**Provided data:**

_ _ _ _

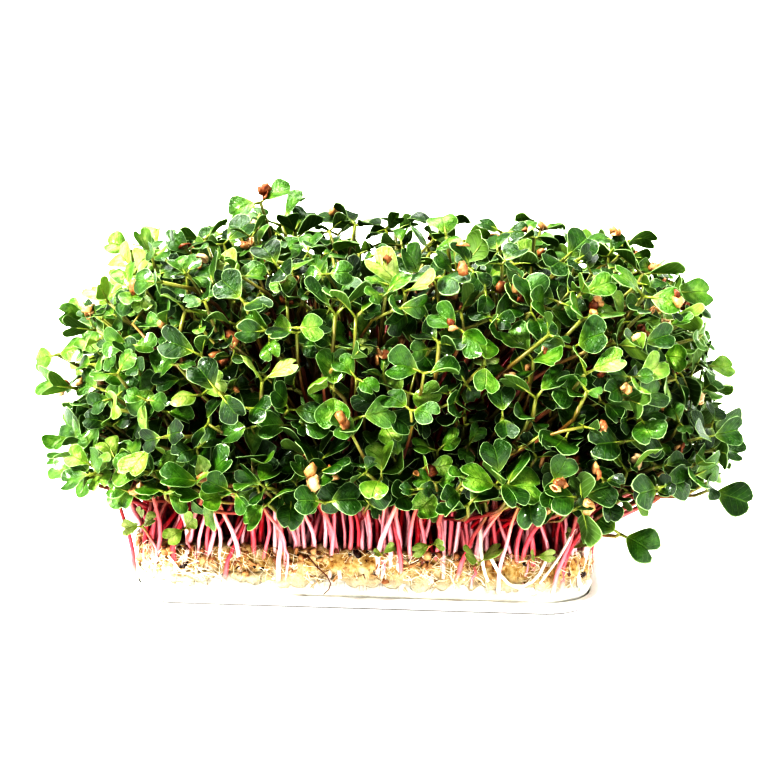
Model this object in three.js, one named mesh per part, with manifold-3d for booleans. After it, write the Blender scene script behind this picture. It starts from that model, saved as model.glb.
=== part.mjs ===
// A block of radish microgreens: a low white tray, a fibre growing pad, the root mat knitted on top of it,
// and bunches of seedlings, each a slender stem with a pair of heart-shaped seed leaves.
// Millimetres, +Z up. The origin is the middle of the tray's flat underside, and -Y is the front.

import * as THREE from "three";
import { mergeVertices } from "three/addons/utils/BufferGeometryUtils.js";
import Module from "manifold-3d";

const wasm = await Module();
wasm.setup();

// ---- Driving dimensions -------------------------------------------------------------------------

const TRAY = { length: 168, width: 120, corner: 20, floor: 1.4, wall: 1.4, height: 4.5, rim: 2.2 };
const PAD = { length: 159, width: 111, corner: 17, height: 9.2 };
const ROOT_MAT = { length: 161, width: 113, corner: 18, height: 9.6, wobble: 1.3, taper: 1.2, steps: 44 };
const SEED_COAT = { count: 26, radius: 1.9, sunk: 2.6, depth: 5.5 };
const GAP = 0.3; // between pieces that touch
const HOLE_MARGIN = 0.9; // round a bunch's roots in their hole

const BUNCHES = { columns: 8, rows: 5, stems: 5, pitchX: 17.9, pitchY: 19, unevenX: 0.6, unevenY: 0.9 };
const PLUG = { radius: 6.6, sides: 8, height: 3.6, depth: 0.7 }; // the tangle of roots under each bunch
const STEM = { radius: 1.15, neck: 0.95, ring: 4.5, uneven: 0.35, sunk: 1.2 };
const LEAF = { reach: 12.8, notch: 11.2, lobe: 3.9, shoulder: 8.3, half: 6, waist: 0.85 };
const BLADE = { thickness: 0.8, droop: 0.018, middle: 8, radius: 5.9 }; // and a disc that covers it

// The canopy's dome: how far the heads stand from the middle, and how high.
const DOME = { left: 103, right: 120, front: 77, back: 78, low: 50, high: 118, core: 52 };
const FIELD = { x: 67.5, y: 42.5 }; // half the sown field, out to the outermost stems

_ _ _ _

Identify each line containing the string "from" and copy it out.

Model this object in three.js, one named mesh per part, with manifold-3d for booleans. After it, write the Blender scene script behind this picture. It starts from that model, saved as model.glb.
import * as THREE from "three";
import { mergeVertices } from "three/addons/utils/BufferGeometryUtils.js";
import Module from "manifold-3d";
// The canopy's dome: how far the heads stand from the middle, and how high.